What to produce – Everything from the line containing "Keep writing the" through the line containing "the film unevenly." must be quoted exactly; everything else is left out.
— begin Stored rows —
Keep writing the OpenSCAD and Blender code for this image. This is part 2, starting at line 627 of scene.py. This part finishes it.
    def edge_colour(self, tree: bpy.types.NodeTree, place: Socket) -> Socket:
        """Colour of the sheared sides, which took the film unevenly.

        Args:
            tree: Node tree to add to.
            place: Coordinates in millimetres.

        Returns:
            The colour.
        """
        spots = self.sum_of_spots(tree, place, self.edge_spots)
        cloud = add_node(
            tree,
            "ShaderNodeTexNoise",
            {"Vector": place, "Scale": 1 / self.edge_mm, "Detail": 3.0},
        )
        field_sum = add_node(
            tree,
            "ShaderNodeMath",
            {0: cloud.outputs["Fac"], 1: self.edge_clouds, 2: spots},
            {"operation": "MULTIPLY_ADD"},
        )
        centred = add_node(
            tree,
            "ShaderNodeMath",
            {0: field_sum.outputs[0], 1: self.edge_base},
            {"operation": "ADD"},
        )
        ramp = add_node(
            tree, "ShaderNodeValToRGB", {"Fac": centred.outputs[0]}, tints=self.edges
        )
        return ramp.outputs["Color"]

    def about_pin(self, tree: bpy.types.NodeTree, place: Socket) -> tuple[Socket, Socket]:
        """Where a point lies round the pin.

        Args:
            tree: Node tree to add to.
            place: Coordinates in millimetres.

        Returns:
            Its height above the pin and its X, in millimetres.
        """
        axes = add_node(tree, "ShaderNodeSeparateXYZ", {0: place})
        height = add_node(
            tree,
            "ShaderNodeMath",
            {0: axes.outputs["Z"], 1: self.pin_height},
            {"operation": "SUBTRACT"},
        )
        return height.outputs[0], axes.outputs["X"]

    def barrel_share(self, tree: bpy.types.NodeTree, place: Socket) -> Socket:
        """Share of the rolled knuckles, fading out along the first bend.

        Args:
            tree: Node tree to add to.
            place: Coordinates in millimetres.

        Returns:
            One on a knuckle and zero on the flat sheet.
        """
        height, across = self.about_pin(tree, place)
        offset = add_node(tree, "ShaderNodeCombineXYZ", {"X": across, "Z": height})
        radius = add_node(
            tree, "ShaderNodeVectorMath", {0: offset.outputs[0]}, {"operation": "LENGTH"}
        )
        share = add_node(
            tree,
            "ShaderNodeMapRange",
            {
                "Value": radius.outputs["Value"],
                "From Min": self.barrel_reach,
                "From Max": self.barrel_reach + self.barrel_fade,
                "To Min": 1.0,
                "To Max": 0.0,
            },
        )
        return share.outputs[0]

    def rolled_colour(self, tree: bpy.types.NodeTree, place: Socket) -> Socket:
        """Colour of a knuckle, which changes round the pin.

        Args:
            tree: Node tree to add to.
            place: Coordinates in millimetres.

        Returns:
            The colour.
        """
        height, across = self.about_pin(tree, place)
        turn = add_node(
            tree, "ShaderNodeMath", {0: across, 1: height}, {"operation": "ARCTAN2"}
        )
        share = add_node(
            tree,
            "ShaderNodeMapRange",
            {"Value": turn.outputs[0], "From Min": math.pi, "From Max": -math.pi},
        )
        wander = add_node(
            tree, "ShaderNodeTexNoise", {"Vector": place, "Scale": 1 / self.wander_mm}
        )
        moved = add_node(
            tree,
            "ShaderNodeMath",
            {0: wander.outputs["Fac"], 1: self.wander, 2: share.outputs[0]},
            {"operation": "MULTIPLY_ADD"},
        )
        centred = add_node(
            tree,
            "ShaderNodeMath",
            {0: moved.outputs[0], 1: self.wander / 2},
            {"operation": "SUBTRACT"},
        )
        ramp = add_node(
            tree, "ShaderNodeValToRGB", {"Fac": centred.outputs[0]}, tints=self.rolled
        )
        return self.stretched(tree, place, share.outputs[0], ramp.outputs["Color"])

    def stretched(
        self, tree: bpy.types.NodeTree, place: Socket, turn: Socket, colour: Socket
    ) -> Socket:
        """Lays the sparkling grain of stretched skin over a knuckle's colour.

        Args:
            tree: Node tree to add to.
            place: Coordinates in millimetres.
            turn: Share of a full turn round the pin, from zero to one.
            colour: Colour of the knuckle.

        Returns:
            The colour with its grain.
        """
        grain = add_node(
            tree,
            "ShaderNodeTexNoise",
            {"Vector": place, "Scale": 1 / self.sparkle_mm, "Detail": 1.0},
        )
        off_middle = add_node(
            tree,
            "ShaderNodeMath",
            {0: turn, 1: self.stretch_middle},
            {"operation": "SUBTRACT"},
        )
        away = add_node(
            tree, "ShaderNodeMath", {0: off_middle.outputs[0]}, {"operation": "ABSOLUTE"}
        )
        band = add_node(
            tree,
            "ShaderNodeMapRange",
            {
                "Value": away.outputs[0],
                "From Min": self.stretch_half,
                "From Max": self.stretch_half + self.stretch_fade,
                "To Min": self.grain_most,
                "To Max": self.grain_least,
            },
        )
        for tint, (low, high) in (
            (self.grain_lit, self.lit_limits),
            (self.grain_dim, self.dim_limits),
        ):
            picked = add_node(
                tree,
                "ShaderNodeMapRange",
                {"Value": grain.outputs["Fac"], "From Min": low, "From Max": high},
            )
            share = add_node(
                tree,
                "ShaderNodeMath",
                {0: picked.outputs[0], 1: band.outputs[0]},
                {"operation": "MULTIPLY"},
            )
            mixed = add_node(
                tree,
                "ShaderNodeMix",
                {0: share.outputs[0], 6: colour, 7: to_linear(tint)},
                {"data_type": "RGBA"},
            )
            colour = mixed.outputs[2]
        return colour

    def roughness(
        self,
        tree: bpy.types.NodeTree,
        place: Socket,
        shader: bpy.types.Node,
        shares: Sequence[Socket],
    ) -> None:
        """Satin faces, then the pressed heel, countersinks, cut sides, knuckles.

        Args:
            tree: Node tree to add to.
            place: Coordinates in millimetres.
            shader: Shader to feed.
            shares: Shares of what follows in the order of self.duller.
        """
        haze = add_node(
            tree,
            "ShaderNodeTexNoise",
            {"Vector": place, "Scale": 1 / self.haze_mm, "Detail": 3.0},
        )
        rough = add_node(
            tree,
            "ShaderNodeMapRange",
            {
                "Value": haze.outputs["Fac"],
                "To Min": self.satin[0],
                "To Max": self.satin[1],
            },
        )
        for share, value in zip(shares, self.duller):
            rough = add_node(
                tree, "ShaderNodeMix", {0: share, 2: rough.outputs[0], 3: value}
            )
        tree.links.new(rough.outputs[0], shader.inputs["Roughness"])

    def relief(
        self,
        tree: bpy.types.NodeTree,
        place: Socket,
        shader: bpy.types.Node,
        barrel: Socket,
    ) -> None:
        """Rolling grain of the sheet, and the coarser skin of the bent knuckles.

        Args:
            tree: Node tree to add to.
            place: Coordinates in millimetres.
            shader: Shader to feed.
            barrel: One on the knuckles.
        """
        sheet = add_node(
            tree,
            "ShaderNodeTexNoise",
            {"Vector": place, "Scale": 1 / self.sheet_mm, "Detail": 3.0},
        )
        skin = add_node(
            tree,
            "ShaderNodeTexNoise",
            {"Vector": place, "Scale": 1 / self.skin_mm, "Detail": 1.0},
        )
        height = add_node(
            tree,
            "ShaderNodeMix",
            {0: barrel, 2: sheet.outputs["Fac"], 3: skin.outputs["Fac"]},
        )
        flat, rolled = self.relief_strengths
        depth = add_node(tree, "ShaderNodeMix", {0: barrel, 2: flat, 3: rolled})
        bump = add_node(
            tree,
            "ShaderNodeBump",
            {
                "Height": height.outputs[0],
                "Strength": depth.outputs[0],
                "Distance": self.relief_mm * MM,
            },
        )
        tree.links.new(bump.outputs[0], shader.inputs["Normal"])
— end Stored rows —
— begin Stored rows —
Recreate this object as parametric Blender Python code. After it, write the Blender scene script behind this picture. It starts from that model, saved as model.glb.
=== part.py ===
— end Stored rows —
Worked solution –
Keep writing the OpenSCAD and Blender code for this image. This is part 2, starting at line 627 of scene.py. This part finishes it.
    def edge_colour(self, tree: bpy.types.NodeTree, place: Socket) -> Socket:
        """Colour of the sheared sides, which took the film unevenly.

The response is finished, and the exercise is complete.